Anna: 22:20 And there’s one of those sort of cliched quotes that do the rounds on Instagram and Facebook, I’ll see if I don’t butcher it, but it’s something along the lines of an entrepreneur is someone who will live like most people aren’t willing to in order to live as most people can’t, if that makes sense, or as you said, in the short term you’re willing to put in more effort, get more uncomfortable, put aside your ego, make some sacrifices, exactly so that you can have all these things everyone else says is impossible.
The only caveat I’d say is that, and certainly I’ve found this, that I’m a bit skeptical to this kind of hustle and pushing yourself, and you know, the Elon Musk, and Gary Vaynerchuk and so on, like never sleeping, and working all the time.
Lisa: 22:20 Yeah.
Anna: 23:02 I think the danger is if you build a business like that, a business that requires you to work ridiculous hours and so on, then that’s the business you’re going to have.
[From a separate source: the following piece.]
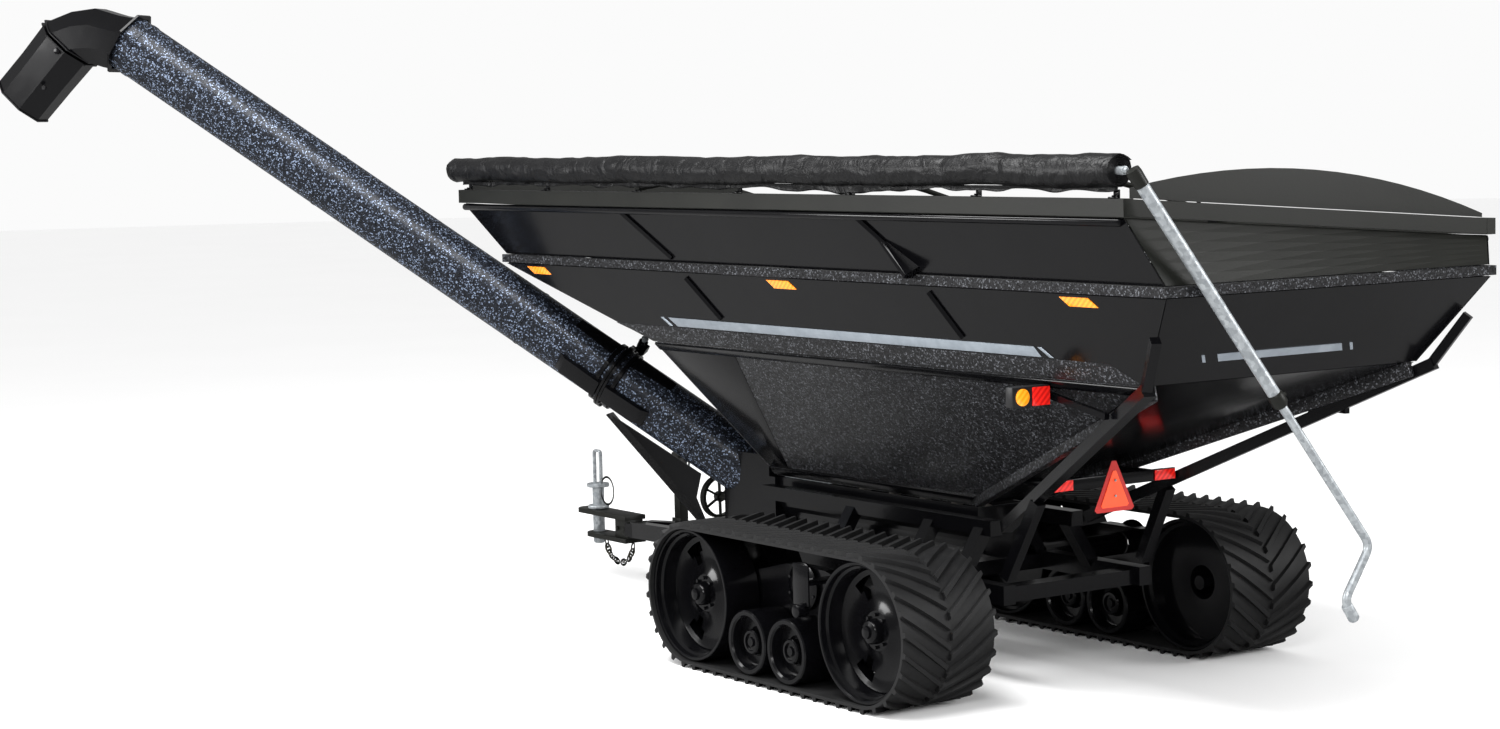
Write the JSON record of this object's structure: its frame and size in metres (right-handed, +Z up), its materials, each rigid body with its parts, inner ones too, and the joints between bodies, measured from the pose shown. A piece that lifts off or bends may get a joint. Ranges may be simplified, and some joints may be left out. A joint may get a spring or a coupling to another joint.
{
  "type": "grain cart",
  "caption": "Tracked grain cart: hopper tank with rolled tarp and hand crank, folding corner auger with tilting spout, belt track bogies and a clevis hitch.",
  "frame": {"origin": "centre of the bounding box, on the ground", "axes": "+X forward to the hitch, +Y to the auger side, +Z up"},
  "size_m": [13.3214, 7.1836, 5.645],
  "materials": {
    "gloss_black_paint": "high gloss black topcoat",
    "flake_black_paint": "black paint with coarse metallic flake",
    "satin_black_paint": "satin black with a faint olive cast",
    "track_rubber": "moulded black rubber",
    "galvanised_steel": "dull zinc",
    "tarp_vinyl": "coated vinyl cloth, wrinkled",
    "sign_orange": "fluorescent orange sheet with red border",
    "lamp_plastic": "moulded housing with amber and red lenses",
    "auger_steel": "worn screw steel"
  },
  "bodies": {
    "cart": {"left_upper_side": "gloss_black_paint", "left_lower_side": "gloss_black_paint", "right_upper_side": "gloss_black_paint", "right_lower_side": "gloss_black_paint", "rear_upper_wall": "satin_black_paint", "front_upper_wall": "satin_black_paint", "rear_lower_wall": "gloss_black_paint", "front_lower_wall": "gloss_black_paint", "rim_rail": "satin_black_paint", "mid_ledge": "flake_black_paint", "rear_end_cap": "satin_black_paint", "front_end_cap": "satin_black_paint", "tarp_bow_rear": "satin_black_paint", "tarp_bow_front": "satin_black_paint", "hopper_left": "flake_black_paint", "hopper_right": "flake_black_paint", "hopper_rear": "gloss_black_paint", "hopper_front": "gloss_black_paint", "sump_trough": "gloss_black_paint", "lower_auger_tube": "flake_black_paint", "hinge_pin": "galvanised_steel", "auger_support": "gloss_black_paint", "main_frame": "gloss_black_paint", "frame_tube_left": "gloss_black_paint", "frame_tube_right": "gloss_black_paint", "tongue_frame": "gloss_black_paint", "rear_crossbar": "gloss_black_paint", "slow_vehicle_sign": "sign_orange", "lamp_arm_left": "gloss_black_paint", "lamp_arm_right": "gloss_black_paint", "lamp_left": "lamp_plastic", "lamp_right": "lamp_plastic", "tarp_roll": "tarp_vinyl"},
    "auger": {"upper_auger_tube": "flake_black_paint", "auger_elbow": "gloss_black_paint"},
    "spout": {"spout_hood": "gloss_black_paint"},
    "upper_screw": {"upper_flighting": "auger_steel"},
    "lower_screw": {"lower_flighting": "auger_steel"},
    "floor_screw": {"floor_auger": "auger_steel"},
    "sheave": {"drive_sheave": "satin_black_paint"},
    "door": {"flow_door": "galvanised_steel"},
    "tarp_shaft": {"tarp_tube": "galvanised_steel"},
    "crank": {"crank_rod": "galvanised_steel"},
    "clevis": {"hitch_clevis": "satin_black_paint", "safety_chain": "galvanised_steel"},
    "pin": {"hitch_pin": "galvanised_steel"},
    "jack": {"jack_body": "satin_black_paint"},
    "jack_foot": {"jack_leg": "galvanised_steel"},
    "left_bogie": {"left_track_frame": "gloss_black_paint", "left_belt": "track_rubber"},
    "left_front_wheel": {"left_front_wheel": "gloss_black_paint"},
    "left_rear_wheel": {"left_rear_wheel": "gloss_black_paint"},
    "left_front_roller": {"left_front_roller": "gloss_black_paint"},
    "left_rear_roller": {"left_rear_roller": "gloss_black_paint"},
    "right_bogie": {"right_track_frame": "gloss_black_paint", "right_belt": "track_rubber"},
    "right_front_wheel": {"right_front_wheel": "gloss_black_paint"},
    "right_rear_wheel": {"right_rear_wheel": "gloss_black_paint"},
    "right_front_roller": {"right_front_roller": "gloss_black_paint"},
    "right_rear_roller": {"right_rear_roller": "gloss_black_paint"}
  },
  "joints": [
    {"name": "auger_fold", "type": "hinge", "parent": "cart", "child": "auger", "pos_m": [2.03664, -0.90561, 2.25383], "axis": [0.6488, 0.0263, -0.7605], "range_deg": [0, 83]},
    {"name": "spout_tilt", "type": "hinge", "parent": "auger", "child": "spout", "pos_m": [6.0883, 3.04472, 5.518], "axis": [0.6543, -0.7563, 0], "range_deg": [0, 35]},
    {"name": "sheave_spin", "type": "hinge", "parent": "cart", "child": "sheave", "pos_m": [1.559, -1.497, 0.97], "axis": [1, 0, 0], "continuous": true},
    {"name": "floor_auger_spin", "type": "hinge", "parent": "cart", "child": "floor_screw", "pos_m": [-1.021, -1.497, 1.12], "axis": [1, 0, 0], "continuous": true},
    {"name": "lower_auger_spin", "type": "hinge", "parent": "cart", "child": "lower_screw", "pos_m": [1.879, -0.597, 2.13], "axis": [0.6289, 0.5441, 0.5554], "continuous": true},
    {"name": "upper_auger_spin", "type": "hinge", "parent": "auger", "child": "upper_screw", "pos_m": [1.879, -0.597, 2.13], "axis": [0.6289, 0.5441, 0.5554], "continuous": true},
    {"name": "flow_door_slide", "type": "slide", "parent": "cart", "child": "door", "axis": [-1, 0, 0], "range_m": [0, 0.6]},
    {"name": "crank_spin", "type": "hinge", "parent": "cart", "child": "crank", "pos_m": [-6.146, 0.318, 4.028], "axis": [-0.1512, -0.5415, -0.827], "continuous": true},
    {"name": "tarp_tube_spin", "type": "hinge", "parent": "cart", "child": "tarp_shaft", "pos_m": [-1.521, 0.328, 4.048], "axis": [1, 0, 0], "continuous": true},
    {"name": "clevis_swivel", "type": "hinge", "parent": "cart", "child": "clevis", "pos_m": [3.041, -1.497, 0.51], "axis": [1, 0, 0], "range_deg": [-12, 12]},
    {"name": "hitch_pin_lift", "type": "slide", "parent": "clevis", "child": "pin", "axis": [0, 0, 1], "range_m": [0, 0.45]},
    {"name": "jack_swing", "type": "hinge", "parent": "cart", "child": "jack", "pos_m": [2.679, -1.669, 0.56], "axis": [0, 1, 0], "range_deg": [0, 90]},
    {"name": "jack_leg_slide", "type": "slide", "parent": "jack", "child": "jack_foot", "axis": [0, 0, -1], "range_m": [0, 0.4]},
    {"name": "left_bogie_tilt", "type": "hinge", "parent": "cart", "child": "left_bogie", "pos_m": [-2.181, 0.157, 0.78], "axis": [0, 1, 0], "range_deg": [-8, 8]},
    {"name": "left_front_wheel_spin", "type": "hinge", "parent": "left_bogie", "child": "left_front_wheel", "pos_m": [-1.025, 0.157, 0.601], "axis": [0, 1, 0], "continuous": true},
    {"name": "left_rear_wheel_spin", "type": "hinge", "parent": "left_bogie", "child": "left_rear_wheel", "pos_m": [-3.34, 0.157, 0.601], "axis": [0, 1, 0], "continuous": true},
    {"name": "left_front_roller_spin", "type": "hinge", "parent": "left_bogie", "child": "left_front_roller", "pos_m": [-1.833, 0.157, 0.321], "axis": [0, 1, 0], "continuous": true},
    {"name": "left_rear_roller_spin", "type": "hinge", "parent": "left_bogie", "child": "left_rear_roller", "pos_m": [-2.371, 0.157, 0.321], "axis": [0, 1, 0], "continuous": true},
    {"name": "right_bogie_tilt", "type": "hinge", "parent": "cart", "child": "right_bogie", "pos_m": [-2.181, -3.151, 0.78], "axis": [0, 1, 0], "range_deg": [-8, 8]},
    {"name": "right_front_wheel_spin", "type": "hinge", "parent": "right_bogie", "child": "right_front_wheel", "pos_m": [-1.025, -3.151, 0.601], "axis": [0, 1, 0], "continuous": true},
    {"name": "right_rear_wheel_spin", "type": "hinge", "parent": "right_bogie", "child": "right_rear_wheel", "pos_m": [-3.34, -3.151, 0.601], "axis": [0, 1, 0], "continuous": true},
    {"name": "right_front_roller_spin", "type": "hinge", "parent": "right_bogie", "child": "right_front_roller", "pos_m": [-1.833, -3.151, 0.321], "axis": [0, 1, 0], "continuous": true},
    {"name": "right_rear_roller_spin", "type": "hinge", "parent": "right_bogie", "child": "right_rear_roller", "pos_m": [-2.371, -3.151, 0.321], "axis": [0, 1, 0], "continuous": true}
  ],
  "couplings": [
    {"joint": "floor_auger_spin", "follows": "sheave_spin", "ratio": 1},
    {"joint": "lower_auger_spin", "follows": "sheave_spin", "ratio": 1},
    {"joint": "upper_auger_spin", "follows": "sheave_spin", "ratio": 1},
    {"joint": "tarp_tube_spin", "follows": "crank_spin", "ratio": 1},
    {"joint": "left_rear_wheel_spin", "follows": "left_front_wheel_spin", "ratio": 1},
    {"joint": "left_front_roller_spin", "follows": "left_front_wheel_spin", "ratio": 2.0853},
    {"joint": "left_rear_roller_spin", "follows": "left_front_wheel_spin", "ratio": 2.0853},
    {"joint": "right_rear_wheel_spin", "follows": "right_front_wheel_spin", "ratio": 1},
    {"joint": "right_front_roller_spin", "follows": "right_front_wheel_spin", "ratio": 2.0853},
    {"joint": "right_rear_roller_spin", "follows": "right_front_wheel_spin", "ratio": 2.0853}
  ]
}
I mean, of course as you said, if you’ve got a family and a full time job and you’re building a business alongside, not to mention all the other things in your life, of course you will be working hard, but it’s important that you already from the start build the business with your own wellbeing, health and fitness in mind, with that family time. Set those boundaries from the beginning, learning to say no and saying no to clients who are taking the mickey when it comes to pricing, or being unreasonable with deadlines and so on, and even beginning to sort of outsource and hire a team early on, so that you build a business that’s going to be sustainable, as you said, because it is a marathon, not a sprint.
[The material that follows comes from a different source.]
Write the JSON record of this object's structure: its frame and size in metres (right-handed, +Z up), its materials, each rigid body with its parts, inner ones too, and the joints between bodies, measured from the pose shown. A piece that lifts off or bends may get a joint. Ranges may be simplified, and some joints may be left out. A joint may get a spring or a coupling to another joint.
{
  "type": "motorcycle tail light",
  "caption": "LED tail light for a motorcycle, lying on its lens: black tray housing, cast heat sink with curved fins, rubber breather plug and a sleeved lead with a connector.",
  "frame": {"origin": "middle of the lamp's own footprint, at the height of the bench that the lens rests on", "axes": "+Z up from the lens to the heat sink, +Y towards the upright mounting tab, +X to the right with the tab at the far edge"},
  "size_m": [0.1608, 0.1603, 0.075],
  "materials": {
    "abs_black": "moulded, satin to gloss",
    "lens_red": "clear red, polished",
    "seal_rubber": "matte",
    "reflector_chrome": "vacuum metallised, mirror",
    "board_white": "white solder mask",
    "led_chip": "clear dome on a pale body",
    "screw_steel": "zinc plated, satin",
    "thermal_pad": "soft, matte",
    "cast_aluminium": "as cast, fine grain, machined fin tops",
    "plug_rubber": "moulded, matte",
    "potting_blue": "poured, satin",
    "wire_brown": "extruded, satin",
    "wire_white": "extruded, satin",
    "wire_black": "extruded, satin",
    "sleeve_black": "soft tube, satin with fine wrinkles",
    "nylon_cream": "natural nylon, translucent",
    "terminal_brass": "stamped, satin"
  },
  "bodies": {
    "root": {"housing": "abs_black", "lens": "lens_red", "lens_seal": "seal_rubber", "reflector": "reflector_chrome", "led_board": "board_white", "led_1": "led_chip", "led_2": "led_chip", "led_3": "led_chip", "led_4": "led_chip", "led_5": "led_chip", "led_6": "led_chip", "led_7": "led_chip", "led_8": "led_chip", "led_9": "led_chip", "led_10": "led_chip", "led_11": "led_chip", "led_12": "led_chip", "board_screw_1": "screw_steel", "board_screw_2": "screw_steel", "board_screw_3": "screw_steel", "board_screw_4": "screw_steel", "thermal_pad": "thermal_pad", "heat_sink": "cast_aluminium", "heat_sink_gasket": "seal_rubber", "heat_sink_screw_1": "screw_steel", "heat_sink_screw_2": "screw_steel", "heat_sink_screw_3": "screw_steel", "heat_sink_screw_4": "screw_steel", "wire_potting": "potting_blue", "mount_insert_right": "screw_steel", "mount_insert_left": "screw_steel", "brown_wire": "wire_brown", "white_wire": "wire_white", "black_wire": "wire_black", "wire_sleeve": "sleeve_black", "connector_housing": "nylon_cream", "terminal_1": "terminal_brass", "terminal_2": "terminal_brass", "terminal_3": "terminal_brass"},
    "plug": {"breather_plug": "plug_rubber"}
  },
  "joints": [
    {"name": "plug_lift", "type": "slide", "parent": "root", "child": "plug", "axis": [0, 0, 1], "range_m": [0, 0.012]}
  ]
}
Lisa: 23:43 Yeah. So, none of us are able to do this by ourselves. What are the most successful support mechanisms that the people in your book have used in order to ensure that this is as smooth a transition as possible?
Anna: 24:01 Yeah, it’s interesting, and that’s one of the messages that comes out really strong in the book, but it’s also something I see people struggling with. And I’ve had clients come to me, work with me, and said, “It’s been really difficult for me to ask for help.” I think a lot of us are these high achievers, we’re smart, we’re capable, we’re competent, we’re used to putting our heads down and working hard, and we feel like it’s a weakness or we should be able to manage this by ourselves. So I think that is a really important message that comes out through the stories.
I think the first thing is simply to … well, I call it, and a lot of people call it find your tribe, in that probably if you’ve been working 10, 15 years or more in this corporate world, your friends, your people around you, your colleagues, they’re all in that bubble, certainly that was the case for me in Geneva. So, I’m not advocating dumping all your friends and family, but it may well be that you need to get out of that immediate circle, go to an event, a conference, join Facebook groups, I had my One Step Outside Facebook group, pretty much everybody has some kind of Facebook group now for whatever niche, whatever particular sort of area you’re interested in. And meet people offline as well, so find people, listen to podcasts, just immerse yourself in alternative ways of living, and working, and so. Because then you realize how much is possible.
In fact, if you can, I’d say travel. That’s what I did during my sabbatical before I made the decision to quit, it was three months across South America, and I met people who were unemployed, they’d quit their jobs, they were retired, they were all sorts of ages, single, married, etc. etc. and it just kind of opened my eyes to other possibilities. So that’s one thing, to just get out of your bubble.
And then another is of course to find mentors, coaches, role models who are just a few years ahead of you. And again, the great news is there’s lots of free content, there are podcasts, I do a live in my Facebook group every Wednesday, sort of a free training, I’m in there every day asking questions, I publish blog posts every week, and send emails and so on, there’s so much free content available now, so that’s a great place to start.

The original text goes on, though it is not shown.